Reformation -- having the ancient truths presented in a new way, but exactly as they always were -- would be more than good enough for most of us. This kind of reformation is difficult or impossible for large church denominations, which derive much of their power from hierarchical authority and inflexible doctrine. But it can and does happen effectively in local congregations, like the many churches in this country that have decided to grant openly gay members full participation in their worshipping life.

These churches are gradually forcing their authorities to make incremental changes in their treatment of homosexual Christians, as shown by the recent Catholic bishops' letter to parents of homosexual children, "Always Our Children." These churches are adopting the methods of earlier Christian reform movements to abolish racist membership rules, for instance, or to let women lead worship. Most Christian churches still treat gay people, in deed if not in word, as something less than human. But the occasional successes gays have had in changing that demonstrate that reform is a job of which the Body of Christ, and the bodies that constitute it, are more than capable.

Many gay Christians want to get married; we want to be out and ordained; and we want to see the distinctive challenges of living as gay Christians explicitly acknowledged by our churches, preferably in some form other than a heresy trial. Homophobia is a big hurdle to reform, but it's nothing compared to sexophobia. Sex not only makes the church nervous, it actually makes the Church lie. Too often, churches teach that people are spiritual "souls" contained in bodies that operate as mindless pleasure machines. Christians forget, or we never discover, what mysterious creatures scripture actually describes us to be, with physical and spiritual lives that intersect, overlap and are never even as separate as those two words imply. We rarely experience sex as the divine gift it is, in the context of lifelong commitment to another mind, body and soul. And therefore, we rarely learn to integrate sexual ethics with the rest of our ethical lives.

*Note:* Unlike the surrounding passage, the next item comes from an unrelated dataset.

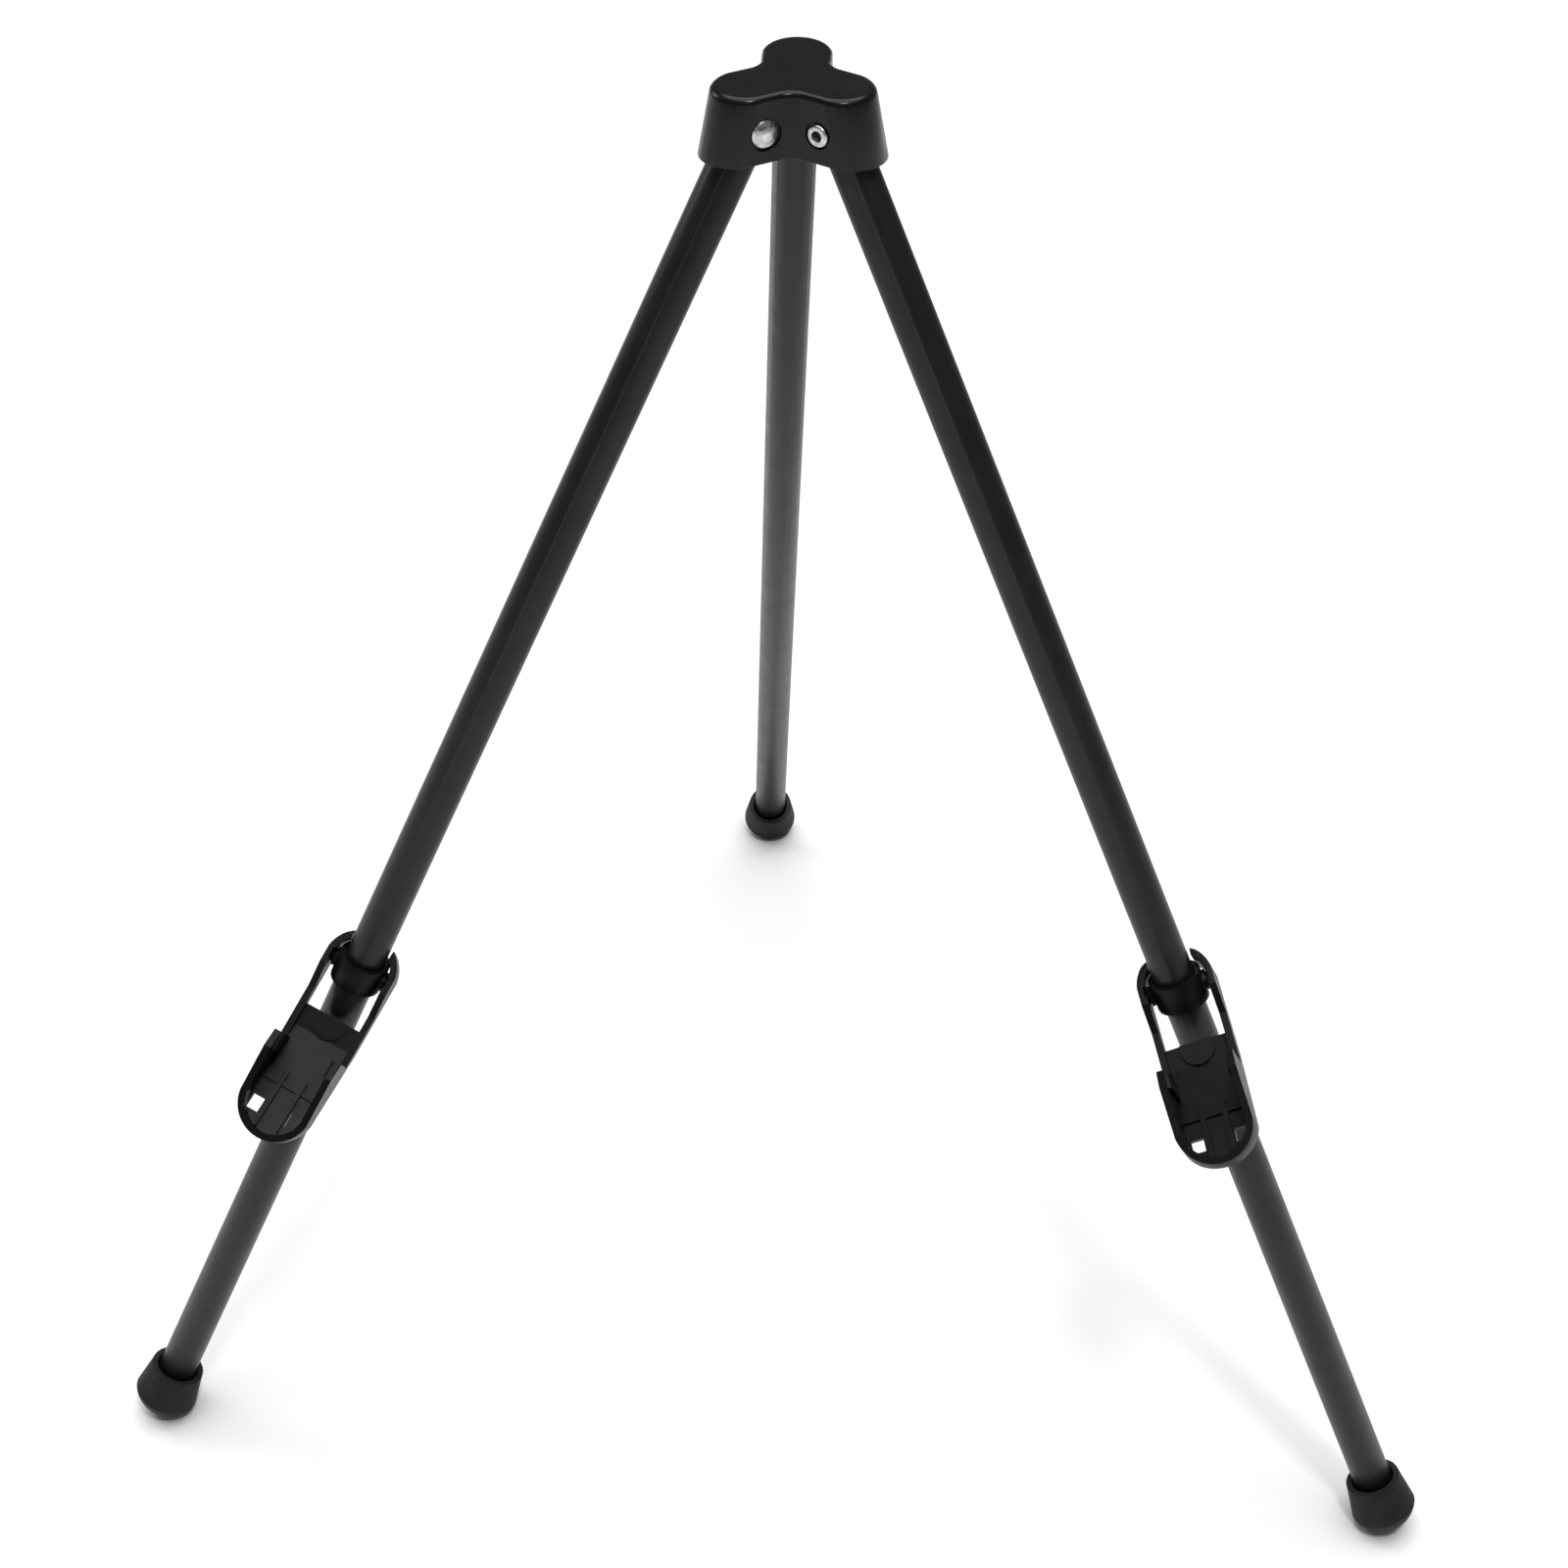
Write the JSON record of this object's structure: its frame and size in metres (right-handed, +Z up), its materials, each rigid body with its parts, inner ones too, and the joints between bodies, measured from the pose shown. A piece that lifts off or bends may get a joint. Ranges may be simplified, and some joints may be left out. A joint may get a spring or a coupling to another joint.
{
  "type": "tabletop display easel",
  "caption": "Folding tabletop display easel: tube legs riveted into a lobed hub cap, with sliding, swivelling, fold-up panel holders on the front legs.",
  "frame": {"origin": "middle of the footprint at the table", "axes": "+Z up, -Y towards the viewer of the panel, +X to the viewer's right"},
  "size_m": [0.4404, 0.3738, 0.4641],
  "materials": {
    "cap_plastic": "satin",
    "tube_paint": "satin",
    "holder_plastic": "satin",
    "foot_rubber": "matte",
    "rivet_steel": "bright",
    "washer_nylon": "satin",
    "plug_plastic": "matte",
    "bush_nylon": "matte"
  },
  "bodies": {
    "hub": {"hub_cap": "cap_plastic", "rear_leg_rivet": "rivet_steel", "rear_leg_washers": "washer_nylon", "left_leg_rivet": "rivet_steel", "left_leg_washers": "washer_nylon", "right_leg_rivet": "rivet_steel", "right_leg_washers": "washer_nylon"},
    "rear_leg": {"rear_leg_tube": "tube_paint", "rear_leg_plug": "plug_plastic", "rear_foot": "foot_rubber"},
    "left_leg": {"left_leg_tube": "tube_paint", "left_leg_plug": "plug_plastic", "left_foot": "foot_rubber"},
    "right_leg": {"right_leg_tube": "tube_paint", "right_leg_plug": "plug_plastic", "right_foot": "foot_rubber"},
    "left_grip": {"left_grip_bush": "bush_nylon"},
    "left_collar": {"left_slider_collar": "holder_plastic"},
    "left_arm": {"left_holder_arm": "holder_plastic"},
    "right_grip": {"right_grip_bush": "bush_nylon"},
    "right_collar": {"right_slider_collar": "holder_plastic"},
    "right_arm": {"right_holder_arm": "holder_plastic"}
  },
  "joints": [
    {"name": "rear_leg_fold", "type": "hinge", "parent": "hub", "child": "rear_leg", "pos_m": [0.00672, -0.04311, 0.4532], "axis": [-0.9945, -0.1045, 0], "range_deg": [0, 26.4]},
    {"name": "left_leg_fold", "type": "hinge", "parent": "hub", "child": "left_leg", "pos_m": [-0.00497, -0.06336, 0.4532], "axis": [0.3746, -0.9272, 0], "range_deg": [0, 26.4]},
    {"name": "right_leg_fold", "type": "hinge", "parent": "hub", "child": "right_leg", "pos_m": [0.01841, -0.06336, 0.4532], "axis": [0.5, 0.866, 0], "range_deg": [0, 26.4]},
    {"name": "left_holder_slide", "type": "slide", "parent": "left_leg", "child": "left_grip", "axis": [0.4123, 0.1666, 0.8957], "range_m": [-0.1275, 0.1975]},
    {"name": "left_holder_swivel", "type": "hinge", "parent": "left_grip", "child": "left_collar", "pos_m": [-0.12968, -0.11374, 0.18225], "axis": [0.4123, 0.1666, 0.8957], "continuous": true},
    {"name": "left_arm_fold", "type": "hinge", "parent": "left_collar", "child": "left_arm", "pos_m": [-0.12968, -0.11374, 0.18225], "axis": [-0.8904, 0.2818, 0.3574], "range_deg": [0, 125]},
    {"name": "right_holder_slide", "type": "slide", "parent": "right_leg", "child": "right_grip", "axis": [0.3851, -0.2223, -0.8957], "range_m": [-0.18, 0.145]},
    {"name": "right_holder_swivel", "type": "hinge", "parent": "right_grip", "child": "right_collar", "pos_m": [0.12816, -0.12672, 0.19792], "axis": [-0.3851, 0.2223, 0.8957], "continuous": true},
    {"name": "right_arm_fold", "type": "hinge", "parent": "right_collar", "child": "right_arm", "pos_m": [0.12816, -0.12672, 0.19792], "axis": [-0.9229, -0.0876, -0.375], "range_deg": [-14, 111]}
  ]
}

Although this situation isn't unique to gay Christians, it's probably more exaggerated for us than for our straight brothers and sisters. We are habitually ignored in the preaching and liturgy of mainstream churches, and the churches' silence implies consent to the world's preference that gay sexuality be isolated in an entirely private part of life -- away from family, away from work, away from church and, in too many lives, away from love.

This silence casts many gay Christians into spiritual exile, the kind of exile that Spong describes as a place where "God must change or die." When we start coming out, God grows increasingly insistent that we receive the gift of romantic love in a way that will glorify Him, but our religion offers precious little guidance in understanding how to square this revelation with the God we've always known.

I experienced this kind of exile when I first started coming out, as a student at Princeton Theological Seminary. I needed to learn how to live faithfully as a gay man, but Princeton wasn't helping me do that, so I dropped out of school, moved to Boston and began looking for a church that would nourish both my love for Christ and my love for men.

I finally found that nourishment in a Catholic congregation, the Jesuit Urban Center in Boston's South End. With a traditional Catholic liturgy, the Urban Center has built one of the largest predominantly gay congregations in Boston. What the Urban Center knows -- and what Bishop Spong has forgotten -- is that for exiled believers, genuine reform begins with the activity of remembrance. Believers must dig deeply in scripture, church history and their own religious experience to learn what made religion compelling for them in the past and why it doesn't work anymore. If these explorations show the problem is not in themselves but in their tradition, they have to use the truths they've found to correct the lies their tradition teaches.

Worship at the Urban Center is grounded squarely in traditional Catholic theology. In those basic premises I rediscovered the power of a primary tenet of my faith: Christ's incarnation proves that creation, although fallen, is good. In daily life, it can be hard to believe you are good when you've been taught to feel shame about your deepest physical and emotional desires. The Urban Center, merely by welcoming gay people into the church, overcomes that shame -- and particularly, its religious manifestations -- with the love of Christ. That welcome makes us realize that our bodies are a blessing, for no other reason than that we're born. And it means worshipers at the Urban Center experience Christianity just as we always have, but also in an earth-shatteringly gracious and dignifying new way. Sometimes the priests use the lyrics from "Sunday in the Park with George" to clarify Christ's parables; sometimes they use St. Thomas Aquinas. That mixture of innovation and remembrance is the only effective basis for meaningful religious reform.

"Why Christianity Must Change or Die," by contrast, doesn't offer much help for Christians who believe our religion needs reform. Bishop Spong is wrong to blame Freud for flatlining First Presbyterian and St. Mary's of the Assumption, because people have not been exiled from the church by the power of modern science. They've been exiled by the weakness of clerics whose imagination isn't supple enough to make sense of new social realities in traditional Christian terms -- everyday stuff like corporate downsizing and exotic stuff like gay love.

The best counsel for Christians who seek revelation in such realities won't be found in Spong's book. To the extent that such counsel is available on the printed page, it will be found in scripture, when it's read as the record of God's negotiation and re-negotiation of His covenants with His people, and according to Paul's admonition to "Test everything, and hold on to the good." It will be found in the work of clerics, professors and writers who honestly engage the tension between traditional church doctrine and the vagaries of contemporary life: in Peter Gomes' excellent introduction to the Bible, "The Good Book," for instance, or Robert Wuthnow's sociological studies of American Protestantism and capitalism, or Kathleen Norris' new memoir about learning to use religious language, "Amazing Grace."

But we're almost always better off looking for churches that embody this tension than we are browsing our local bookstores in search of isolated epiphanies. It is our churches that will raise us, with Jesus, to new and eternal life. They're the places where prodigal, exiled Christians find themselves truly at home. And everybody knows, be they friends of Dorothy or just friends of friends, there's no place like home.


By Michael Joseph Gross

Michael Joseph Gross is a freelance writer living in Boston.